The Ultimate Guide to SUBSTR in SAS6 min read

The SUBSTR in SAS is used to extract part of a string. But apart from extracting parts of a string, it has got another important use as well.
SUBSTR function can be used on the left side of the assignment statement and also on the right side.

SUBSTR( ) in SAS used on Right Side on Assignment Statement.

The SUBSTR function returns a portion of a string that you specify in the string. The part begins with the character that you specify in the start-position argument  and is the number of characters that you specify in length argument.

If the length of the returned variable is not defined, it is assigned with the length of the first argument.

Syntax

SUBSTR(character-value,start-position,number-of-characters-to-read)

  • character-value is any SAS character expression.
  • start-position is the starting position within the string. 
  • number-of-characters-to-read is the length argument to read from start position to the given length, an if it is not specified, it reads the number of characters from the start position to the end of the string.

Note: The length of the resulting variable will be the length of the character-value if the length is not previously assigned.

Examples

Results

SUBSTR(“ABC123XYZ”,4,2)

12

SUBSTR(“ABC123XYZ”,4)

123XYZ

Check out the article on how to read and extract character from backward.
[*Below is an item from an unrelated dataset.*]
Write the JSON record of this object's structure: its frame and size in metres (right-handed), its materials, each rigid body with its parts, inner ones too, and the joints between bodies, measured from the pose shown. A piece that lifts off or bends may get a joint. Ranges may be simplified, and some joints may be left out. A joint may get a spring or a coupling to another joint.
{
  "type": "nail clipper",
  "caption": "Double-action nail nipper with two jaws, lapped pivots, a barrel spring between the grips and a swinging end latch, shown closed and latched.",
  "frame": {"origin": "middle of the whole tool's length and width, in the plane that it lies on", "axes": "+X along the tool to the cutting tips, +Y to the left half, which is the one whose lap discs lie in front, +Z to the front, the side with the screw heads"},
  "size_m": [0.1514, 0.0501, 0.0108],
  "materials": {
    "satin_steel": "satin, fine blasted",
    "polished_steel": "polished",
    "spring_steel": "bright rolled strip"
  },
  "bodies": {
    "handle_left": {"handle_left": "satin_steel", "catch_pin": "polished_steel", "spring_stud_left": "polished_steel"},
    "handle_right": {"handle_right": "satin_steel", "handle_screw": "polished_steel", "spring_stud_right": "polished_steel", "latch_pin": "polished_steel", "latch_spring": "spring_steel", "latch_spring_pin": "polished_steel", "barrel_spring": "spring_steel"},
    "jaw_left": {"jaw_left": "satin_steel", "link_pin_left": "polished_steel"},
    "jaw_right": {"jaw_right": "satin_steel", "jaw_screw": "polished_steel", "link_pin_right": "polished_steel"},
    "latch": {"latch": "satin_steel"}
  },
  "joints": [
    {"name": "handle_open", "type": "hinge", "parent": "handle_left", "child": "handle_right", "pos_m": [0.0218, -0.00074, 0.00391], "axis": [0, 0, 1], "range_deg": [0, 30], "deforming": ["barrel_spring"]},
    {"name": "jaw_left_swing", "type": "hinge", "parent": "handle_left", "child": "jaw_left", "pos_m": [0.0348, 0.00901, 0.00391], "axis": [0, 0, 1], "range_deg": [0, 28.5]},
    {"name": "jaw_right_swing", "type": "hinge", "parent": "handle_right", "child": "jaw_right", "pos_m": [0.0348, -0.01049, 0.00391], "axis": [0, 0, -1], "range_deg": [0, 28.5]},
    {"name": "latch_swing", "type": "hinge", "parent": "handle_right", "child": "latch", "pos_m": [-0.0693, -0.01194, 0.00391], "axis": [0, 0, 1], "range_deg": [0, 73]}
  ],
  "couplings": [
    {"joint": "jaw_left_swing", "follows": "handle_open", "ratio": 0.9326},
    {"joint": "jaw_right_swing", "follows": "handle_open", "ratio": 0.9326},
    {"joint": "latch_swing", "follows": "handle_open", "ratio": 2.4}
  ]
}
SUBSTR in SAS used on the left-hand side of the equal sign

When you use the SUBSTR function on the left side of the equal sign, SAS replaces the value of the variable with the expression on the right side. SUBSTR replaces length characters, starting at the character that you specify in position argument (2nd Argument).

If you use an undeclared variable, it is assigned a default length of 8.

Syntax

SUBSTR(character-value,start,) = charcter-value

  • Character-value is any SAS character expression.
  • The start is the starting position in a string where you want to place the length of the new character.
  • Length is the number of characters to be placed in that string. If length is omitted all the characters on the right-hand side of the equal sign replaces the characters in the character-value.

Examples

Results

SUBSTR("Pin Code 411014", 4, 5) = “:”;

"Pin Code 411014"

SUBSTR("Pin Code 411014",4)

Pin:

SUBSTR on Left-Side and the colon modifier

The use of SUBSTR on the left-hand side is similar to the use of the SAS COLON MODIFIER ( =: ).
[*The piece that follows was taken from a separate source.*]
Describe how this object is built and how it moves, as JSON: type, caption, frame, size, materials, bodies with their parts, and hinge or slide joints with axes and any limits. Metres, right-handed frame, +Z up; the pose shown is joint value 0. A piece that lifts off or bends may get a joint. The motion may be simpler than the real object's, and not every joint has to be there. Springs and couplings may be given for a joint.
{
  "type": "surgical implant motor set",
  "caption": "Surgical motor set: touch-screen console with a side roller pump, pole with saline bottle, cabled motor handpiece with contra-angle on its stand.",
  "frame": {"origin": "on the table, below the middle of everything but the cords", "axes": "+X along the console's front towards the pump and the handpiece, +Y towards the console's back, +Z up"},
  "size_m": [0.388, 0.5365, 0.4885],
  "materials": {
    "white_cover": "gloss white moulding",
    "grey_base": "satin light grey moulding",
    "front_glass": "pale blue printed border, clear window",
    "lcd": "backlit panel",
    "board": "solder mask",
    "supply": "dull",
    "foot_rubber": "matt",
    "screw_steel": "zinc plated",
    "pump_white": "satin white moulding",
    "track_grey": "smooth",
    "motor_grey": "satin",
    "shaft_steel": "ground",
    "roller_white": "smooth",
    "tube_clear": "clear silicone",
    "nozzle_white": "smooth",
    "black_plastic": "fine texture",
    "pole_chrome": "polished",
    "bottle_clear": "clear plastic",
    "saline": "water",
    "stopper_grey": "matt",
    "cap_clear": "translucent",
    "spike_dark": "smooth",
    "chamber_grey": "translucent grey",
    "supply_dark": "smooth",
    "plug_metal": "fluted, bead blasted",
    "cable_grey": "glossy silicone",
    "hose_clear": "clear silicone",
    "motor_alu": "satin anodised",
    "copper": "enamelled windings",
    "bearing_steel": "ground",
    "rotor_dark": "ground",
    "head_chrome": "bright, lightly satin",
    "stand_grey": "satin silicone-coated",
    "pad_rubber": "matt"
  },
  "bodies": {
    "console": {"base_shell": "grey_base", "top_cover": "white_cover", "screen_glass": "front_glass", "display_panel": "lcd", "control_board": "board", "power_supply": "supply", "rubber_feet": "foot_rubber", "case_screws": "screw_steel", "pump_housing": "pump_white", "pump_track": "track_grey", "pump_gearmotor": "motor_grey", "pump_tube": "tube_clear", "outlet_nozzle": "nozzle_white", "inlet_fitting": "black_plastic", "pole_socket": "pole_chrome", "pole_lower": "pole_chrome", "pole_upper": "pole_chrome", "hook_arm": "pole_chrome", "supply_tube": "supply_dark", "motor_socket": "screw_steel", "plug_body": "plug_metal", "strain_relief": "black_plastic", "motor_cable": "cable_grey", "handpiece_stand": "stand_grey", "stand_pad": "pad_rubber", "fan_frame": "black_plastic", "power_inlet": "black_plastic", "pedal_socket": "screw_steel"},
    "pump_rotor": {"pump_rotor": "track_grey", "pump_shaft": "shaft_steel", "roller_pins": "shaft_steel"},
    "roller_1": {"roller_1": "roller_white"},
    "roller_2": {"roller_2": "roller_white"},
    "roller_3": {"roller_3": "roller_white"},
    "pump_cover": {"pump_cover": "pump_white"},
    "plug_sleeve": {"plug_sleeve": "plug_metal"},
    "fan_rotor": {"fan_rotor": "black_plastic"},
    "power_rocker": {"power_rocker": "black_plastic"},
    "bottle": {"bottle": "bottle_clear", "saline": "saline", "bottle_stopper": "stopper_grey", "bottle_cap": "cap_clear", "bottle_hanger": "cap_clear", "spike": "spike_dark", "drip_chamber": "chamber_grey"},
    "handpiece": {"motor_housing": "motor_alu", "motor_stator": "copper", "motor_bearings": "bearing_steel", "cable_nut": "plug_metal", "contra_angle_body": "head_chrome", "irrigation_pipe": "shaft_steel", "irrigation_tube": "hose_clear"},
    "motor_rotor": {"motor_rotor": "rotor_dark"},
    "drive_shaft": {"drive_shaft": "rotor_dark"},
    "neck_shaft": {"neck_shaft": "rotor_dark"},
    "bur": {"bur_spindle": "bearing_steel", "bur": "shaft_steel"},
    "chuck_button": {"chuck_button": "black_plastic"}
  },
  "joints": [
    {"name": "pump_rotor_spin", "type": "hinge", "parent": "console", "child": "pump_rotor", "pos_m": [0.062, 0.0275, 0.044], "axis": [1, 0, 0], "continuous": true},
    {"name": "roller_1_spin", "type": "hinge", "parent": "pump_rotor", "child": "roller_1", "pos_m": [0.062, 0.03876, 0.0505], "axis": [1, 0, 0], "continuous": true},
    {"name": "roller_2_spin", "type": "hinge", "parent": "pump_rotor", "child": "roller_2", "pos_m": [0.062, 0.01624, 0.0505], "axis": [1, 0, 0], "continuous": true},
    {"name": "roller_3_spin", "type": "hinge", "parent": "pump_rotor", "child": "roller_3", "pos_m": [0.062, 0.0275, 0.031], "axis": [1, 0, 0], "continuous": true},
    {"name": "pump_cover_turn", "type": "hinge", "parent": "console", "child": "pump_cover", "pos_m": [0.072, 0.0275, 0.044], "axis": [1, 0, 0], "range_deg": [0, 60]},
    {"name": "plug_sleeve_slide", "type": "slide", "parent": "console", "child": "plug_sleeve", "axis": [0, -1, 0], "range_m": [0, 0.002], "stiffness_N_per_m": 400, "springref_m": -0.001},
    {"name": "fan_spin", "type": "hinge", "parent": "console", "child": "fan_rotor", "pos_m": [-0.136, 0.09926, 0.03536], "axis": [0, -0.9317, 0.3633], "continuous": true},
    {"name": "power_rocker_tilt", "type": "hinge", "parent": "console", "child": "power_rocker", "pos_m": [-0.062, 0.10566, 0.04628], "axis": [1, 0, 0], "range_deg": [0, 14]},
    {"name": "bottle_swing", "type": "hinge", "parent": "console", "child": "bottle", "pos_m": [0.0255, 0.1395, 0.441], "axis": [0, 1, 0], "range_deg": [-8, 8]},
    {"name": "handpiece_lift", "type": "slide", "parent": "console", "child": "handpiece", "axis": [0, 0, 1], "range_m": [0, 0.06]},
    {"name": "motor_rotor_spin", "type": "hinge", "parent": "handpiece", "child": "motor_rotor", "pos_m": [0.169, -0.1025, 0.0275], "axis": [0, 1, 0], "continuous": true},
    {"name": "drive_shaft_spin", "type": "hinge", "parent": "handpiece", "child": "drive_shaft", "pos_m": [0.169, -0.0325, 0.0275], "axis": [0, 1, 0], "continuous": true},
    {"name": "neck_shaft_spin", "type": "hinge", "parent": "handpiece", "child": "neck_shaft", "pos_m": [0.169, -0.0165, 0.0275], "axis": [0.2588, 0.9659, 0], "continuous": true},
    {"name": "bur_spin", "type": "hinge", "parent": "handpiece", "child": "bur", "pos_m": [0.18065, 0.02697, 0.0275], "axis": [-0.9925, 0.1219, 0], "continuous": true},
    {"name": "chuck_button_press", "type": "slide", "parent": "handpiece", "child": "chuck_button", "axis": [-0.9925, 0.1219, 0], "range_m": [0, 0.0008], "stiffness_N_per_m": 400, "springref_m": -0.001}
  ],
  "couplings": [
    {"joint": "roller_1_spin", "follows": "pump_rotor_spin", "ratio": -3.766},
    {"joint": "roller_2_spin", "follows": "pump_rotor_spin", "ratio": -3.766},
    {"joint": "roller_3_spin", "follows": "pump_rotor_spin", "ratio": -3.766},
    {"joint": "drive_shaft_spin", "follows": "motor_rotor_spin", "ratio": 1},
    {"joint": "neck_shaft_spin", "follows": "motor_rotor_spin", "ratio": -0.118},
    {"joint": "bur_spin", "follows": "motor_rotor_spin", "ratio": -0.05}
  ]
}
Both methods the methods allow comparison of values based on the prefix of a text string.

The advantage of using SUBSTR over the COLON MODIFIER is that SUBSTR can also be used in MACRO statements

Example:

data test;
length name $20 president $4;
name = 'GEORGE WASHINGTON'; president = 'YES' ; output;
name = 'THOMAS JEFFERSON' ; president = 'yes' ; output;
name = 'BENJAMIN FRANKLIN'; president = 'Nope'; output;
run;

EXAMPLE DATA

name                                     president

GEORGE WASHINGTON    YES
THOMAS JEFFERSON        yes
BENJAMIN FRANKLIN        Nope

Observe the variable president in the sample data contains ‘Yes’ and ‘No’ values . The code below turns this inconsistant data into a useful text message.

data test1;
set test;
if upcase(president) =: 'N' then text_msg = name || 'Was not President of the USA';
if upcase(substr(president, 1, 1)) = 'Y' then text_msg = name || 'Was President of the USA';
run;

OUTPUT

substr-left-side

SUBSTRN

This function serves the same purpose as the SUBSTR function with a few additional features. The starting position and the length arguments of the SUBSTRN function can be 0 or negative without causing an error.

Syntax:

SUBSTRN(character-value,start,)

Difference between SUBSTR and SUBSTRN

The SUBSTR function is one of the frequently used character function for extracting substring from a string but it can be frustrating when it issues an abrupt NOTE to the log when the start or length argument is more than the length of the string.

Preparing the Test data

data _null_;
String1 = 'Hello World';
a = substr(string1,1,5);
b = substr(string1,1,15);
c = substr(string1,15,10);
put a= b= c=;
run;

SAS LOG

NOTE: Invalid third argument to function SUBSTR at line 74 column 5.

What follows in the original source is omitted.